▶ _EXERCISE TASK_: Starting with the line that contains "0, FRONT_HINGE[1]), LIGHT_AXIS)" and stopping after the line that contains "bpy.context.scene.collection.objects.link(empty)", output every line exactly as it stands.

--------------------

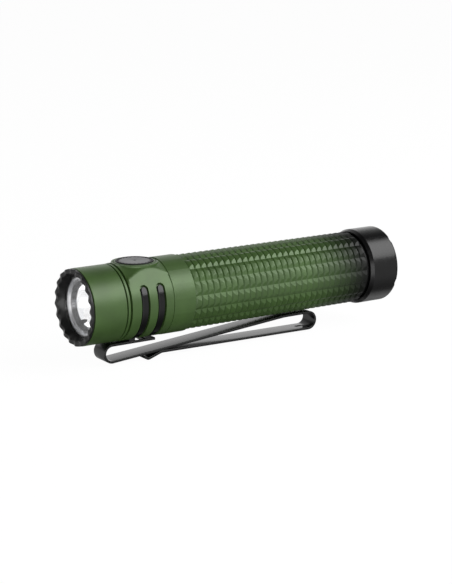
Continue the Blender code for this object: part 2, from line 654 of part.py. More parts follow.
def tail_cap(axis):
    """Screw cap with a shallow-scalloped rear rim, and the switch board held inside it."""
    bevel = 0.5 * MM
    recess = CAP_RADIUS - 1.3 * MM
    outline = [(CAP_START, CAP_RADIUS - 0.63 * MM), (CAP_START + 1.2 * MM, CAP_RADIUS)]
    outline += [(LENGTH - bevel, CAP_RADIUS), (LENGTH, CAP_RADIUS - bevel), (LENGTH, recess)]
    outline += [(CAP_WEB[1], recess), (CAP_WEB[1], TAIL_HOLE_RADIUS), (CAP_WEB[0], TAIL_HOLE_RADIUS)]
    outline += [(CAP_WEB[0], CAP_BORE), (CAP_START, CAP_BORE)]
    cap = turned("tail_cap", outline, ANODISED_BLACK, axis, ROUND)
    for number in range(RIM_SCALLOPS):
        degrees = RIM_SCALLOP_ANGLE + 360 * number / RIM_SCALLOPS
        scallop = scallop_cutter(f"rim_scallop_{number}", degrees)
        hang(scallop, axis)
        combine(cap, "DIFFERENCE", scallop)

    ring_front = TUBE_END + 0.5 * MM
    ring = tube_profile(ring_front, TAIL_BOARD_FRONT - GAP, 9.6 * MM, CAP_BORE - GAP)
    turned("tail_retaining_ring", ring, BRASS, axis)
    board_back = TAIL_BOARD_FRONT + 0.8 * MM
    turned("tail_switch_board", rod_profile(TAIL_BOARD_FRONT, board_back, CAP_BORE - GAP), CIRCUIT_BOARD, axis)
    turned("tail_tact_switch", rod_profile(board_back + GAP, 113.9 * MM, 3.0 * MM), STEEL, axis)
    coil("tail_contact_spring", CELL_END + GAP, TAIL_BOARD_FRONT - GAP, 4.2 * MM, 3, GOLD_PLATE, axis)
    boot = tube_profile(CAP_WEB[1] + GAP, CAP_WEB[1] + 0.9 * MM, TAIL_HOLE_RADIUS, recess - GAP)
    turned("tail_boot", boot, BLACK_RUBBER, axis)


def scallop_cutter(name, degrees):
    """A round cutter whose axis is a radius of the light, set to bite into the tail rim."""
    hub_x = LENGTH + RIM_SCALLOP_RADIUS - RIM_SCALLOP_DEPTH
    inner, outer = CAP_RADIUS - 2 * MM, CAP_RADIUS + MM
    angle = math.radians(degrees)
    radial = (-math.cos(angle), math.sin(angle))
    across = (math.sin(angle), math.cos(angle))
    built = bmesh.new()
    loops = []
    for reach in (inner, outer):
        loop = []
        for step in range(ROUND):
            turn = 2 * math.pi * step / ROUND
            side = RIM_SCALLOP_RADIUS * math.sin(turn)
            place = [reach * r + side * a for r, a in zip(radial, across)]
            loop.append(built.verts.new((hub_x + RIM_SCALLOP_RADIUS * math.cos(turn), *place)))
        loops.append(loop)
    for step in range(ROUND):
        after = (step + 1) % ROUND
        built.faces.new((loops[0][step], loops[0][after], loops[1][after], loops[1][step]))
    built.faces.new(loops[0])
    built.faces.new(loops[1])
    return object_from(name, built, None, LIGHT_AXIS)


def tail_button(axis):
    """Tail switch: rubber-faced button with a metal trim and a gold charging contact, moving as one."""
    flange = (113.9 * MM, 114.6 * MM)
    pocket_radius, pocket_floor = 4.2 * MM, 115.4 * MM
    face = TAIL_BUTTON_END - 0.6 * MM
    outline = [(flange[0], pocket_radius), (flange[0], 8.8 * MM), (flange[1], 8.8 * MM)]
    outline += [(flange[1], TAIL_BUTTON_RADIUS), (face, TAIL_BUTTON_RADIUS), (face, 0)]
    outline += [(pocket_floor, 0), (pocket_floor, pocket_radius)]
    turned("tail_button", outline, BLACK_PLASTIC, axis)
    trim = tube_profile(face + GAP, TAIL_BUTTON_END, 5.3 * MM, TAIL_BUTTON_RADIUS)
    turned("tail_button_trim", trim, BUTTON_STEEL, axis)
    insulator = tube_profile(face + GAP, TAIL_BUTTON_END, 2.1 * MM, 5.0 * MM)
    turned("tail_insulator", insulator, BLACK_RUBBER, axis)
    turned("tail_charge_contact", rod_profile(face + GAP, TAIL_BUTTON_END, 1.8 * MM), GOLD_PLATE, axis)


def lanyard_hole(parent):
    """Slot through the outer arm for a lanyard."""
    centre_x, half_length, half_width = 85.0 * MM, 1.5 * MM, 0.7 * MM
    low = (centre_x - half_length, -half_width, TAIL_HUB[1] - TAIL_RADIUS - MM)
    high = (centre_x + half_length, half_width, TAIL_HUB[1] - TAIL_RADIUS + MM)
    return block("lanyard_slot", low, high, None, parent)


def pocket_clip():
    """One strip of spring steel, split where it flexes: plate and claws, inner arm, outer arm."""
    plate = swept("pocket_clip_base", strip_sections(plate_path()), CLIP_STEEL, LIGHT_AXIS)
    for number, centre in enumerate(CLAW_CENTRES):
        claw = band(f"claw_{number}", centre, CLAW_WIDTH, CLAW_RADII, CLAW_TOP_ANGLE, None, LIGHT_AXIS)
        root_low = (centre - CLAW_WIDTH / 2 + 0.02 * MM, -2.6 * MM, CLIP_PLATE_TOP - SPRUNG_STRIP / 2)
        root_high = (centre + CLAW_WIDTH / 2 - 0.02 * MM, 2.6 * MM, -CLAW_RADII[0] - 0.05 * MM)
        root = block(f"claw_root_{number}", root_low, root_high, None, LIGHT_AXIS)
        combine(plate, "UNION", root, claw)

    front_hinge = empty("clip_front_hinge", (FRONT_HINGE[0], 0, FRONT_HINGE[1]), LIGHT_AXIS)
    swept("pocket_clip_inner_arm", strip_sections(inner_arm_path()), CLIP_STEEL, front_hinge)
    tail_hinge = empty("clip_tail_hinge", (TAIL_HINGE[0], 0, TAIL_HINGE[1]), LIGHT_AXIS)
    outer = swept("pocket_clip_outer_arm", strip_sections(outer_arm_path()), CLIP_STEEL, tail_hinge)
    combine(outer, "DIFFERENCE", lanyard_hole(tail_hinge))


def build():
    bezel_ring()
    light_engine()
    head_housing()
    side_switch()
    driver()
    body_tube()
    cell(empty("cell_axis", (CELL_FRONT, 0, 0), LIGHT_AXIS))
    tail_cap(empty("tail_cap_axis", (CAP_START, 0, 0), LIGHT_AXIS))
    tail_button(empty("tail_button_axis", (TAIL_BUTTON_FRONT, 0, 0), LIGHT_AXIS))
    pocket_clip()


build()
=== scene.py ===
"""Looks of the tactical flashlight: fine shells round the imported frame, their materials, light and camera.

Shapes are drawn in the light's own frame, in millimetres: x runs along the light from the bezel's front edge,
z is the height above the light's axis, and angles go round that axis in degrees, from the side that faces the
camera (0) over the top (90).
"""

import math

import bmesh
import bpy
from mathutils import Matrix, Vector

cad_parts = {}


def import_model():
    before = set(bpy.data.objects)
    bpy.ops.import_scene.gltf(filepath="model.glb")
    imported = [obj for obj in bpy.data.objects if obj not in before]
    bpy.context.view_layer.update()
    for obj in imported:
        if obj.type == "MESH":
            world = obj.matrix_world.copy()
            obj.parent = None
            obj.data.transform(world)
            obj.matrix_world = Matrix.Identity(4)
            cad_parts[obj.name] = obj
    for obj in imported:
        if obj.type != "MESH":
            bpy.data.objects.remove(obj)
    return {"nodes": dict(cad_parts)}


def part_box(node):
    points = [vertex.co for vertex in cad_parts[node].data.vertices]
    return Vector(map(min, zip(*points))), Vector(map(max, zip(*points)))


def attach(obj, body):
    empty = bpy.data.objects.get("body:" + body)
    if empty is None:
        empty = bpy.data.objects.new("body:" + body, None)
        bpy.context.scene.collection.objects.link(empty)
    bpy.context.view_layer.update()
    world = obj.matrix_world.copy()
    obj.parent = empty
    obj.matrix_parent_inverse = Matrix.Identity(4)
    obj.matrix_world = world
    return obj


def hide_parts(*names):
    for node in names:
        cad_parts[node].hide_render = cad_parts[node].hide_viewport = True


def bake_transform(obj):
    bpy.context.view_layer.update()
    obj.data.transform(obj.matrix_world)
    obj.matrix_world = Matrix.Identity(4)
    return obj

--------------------

▶ _TASK OUTPUT_:
    front_hinge = empty("clip_front_hinge", (FRONT_HINGE[0], 0, FRONT_HINGE[1]), LIGHT_AXIS)
    swept("pocket_clip_inner_arm", strip_sections(inner_arm_path()), CLIP_STEEL, front_hinge)
    tail_hinge = empty("clip_tail_hinge", (TAIL_HINGE[0], 0, TAIL_HINGE[1]), LIGHT_AXIS)
    outer = swept("pocket_clip_outer_arm", strip_sections(outer_arm_path()), CLIP_STEEL, tail_hinge)
    combine(outer, "DIFFERENCE", lanyard_hole(tail_hinge))


def build():
    bezel_ring()
    light_engine()
    head_housing()
    side_switch()
    driver()
    body_tube()
    cell(empty("cell_axis", (CELL_FRONT, 0, 0), LIGHT_AXIS))
    tail_cap(empty("tail_cap_axis", (CAP_START, 0, 0), LIGHT_AXIS))
    tail_button(empty("tail_button_axis", (TAIL_BUTTON_FRONT, 0, 0), LIGHT_AXIS))
    pocket_clip()


build()
=== scene.py ===
"""Looks of the tactical flashlight: fine shells round the imported frame, their materials, light and camera.

Shapes are drawn in the light's own frame, in millimetres: x runs along the light from the bezel's front edge,
z is the height above the light's axis, and angles go round that axis in degrees, from the side that faces the
camera (0) over the top (90).
"""

import math

import bmesh
import bpy
from mathutils import Matrix, Vector

cad_parts = {}


def import_model():
    before = set(bpy.data.objects)
    bpy.ops.import_scene.gltf(filepath="model.glb")
    imported = [obj for obj in bpy.data.objects if obj not in before]
    bpy.context.view_layer.update()
    for obj in imported:
        if obj.type == "MESH":
            world = obj.matrix_world.copy()
            obj.parent = None
            obj.data.transform(world)
            obj.matrix_world = Matrix.Identity(4)
            cad_parts[obj.name] = obj
    for obj in imported:
        if obj.type != "MESH":
            bpy.data.objects.remove(obj)
    return {"nodes": dict(cad_parts)}


def part_box(node):
    points = [vertex.co for vertex in cad_parts[node].data.vertices]
    return Vector(map(min, zip(*points))), Vector(map(max, zip(*points)))


def attach(obj, body):
    empty = bpy.data.objects.get("body:" + body)
    if empty is None:
        empty = bpy.data.objects.new("body:" + body, None)
        bpy.context.scene.collection.objects.link(empty)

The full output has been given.